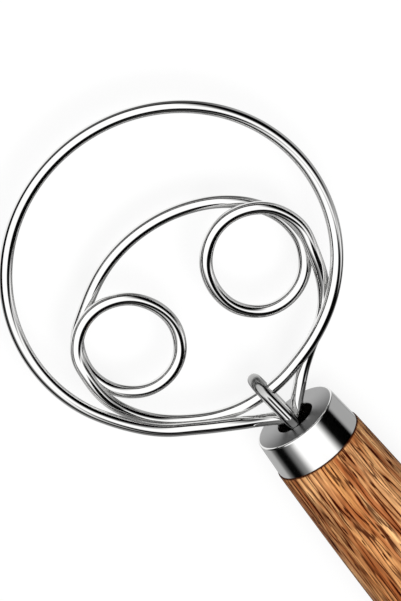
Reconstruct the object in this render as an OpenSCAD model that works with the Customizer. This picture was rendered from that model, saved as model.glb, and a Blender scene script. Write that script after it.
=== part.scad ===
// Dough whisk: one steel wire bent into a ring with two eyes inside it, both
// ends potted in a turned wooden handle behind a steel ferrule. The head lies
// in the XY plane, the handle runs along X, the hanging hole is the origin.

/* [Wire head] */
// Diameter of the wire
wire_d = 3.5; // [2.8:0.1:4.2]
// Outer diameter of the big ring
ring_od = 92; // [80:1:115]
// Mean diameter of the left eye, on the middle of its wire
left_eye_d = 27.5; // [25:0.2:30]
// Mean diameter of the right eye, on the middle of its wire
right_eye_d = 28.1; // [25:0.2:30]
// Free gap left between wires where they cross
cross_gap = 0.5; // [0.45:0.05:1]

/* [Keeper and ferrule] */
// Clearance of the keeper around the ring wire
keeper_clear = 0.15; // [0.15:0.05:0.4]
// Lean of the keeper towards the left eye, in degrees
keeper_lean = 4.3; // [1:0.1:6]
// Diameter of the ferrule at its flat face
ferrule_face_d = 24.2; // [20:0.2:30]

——

# [Work instructions]
Identify the lines above that contain the word "with", then copy them.

# [Result for this exercise]
Reconstruct the object in this render as an OpenSCAD model that works with the Customizer. This picture was rendered from that model, saved as model.glb, and a Blender scene script. Write that script after it.
// Dough whisk: one steel wire bent into a ring with two eyes inside it, both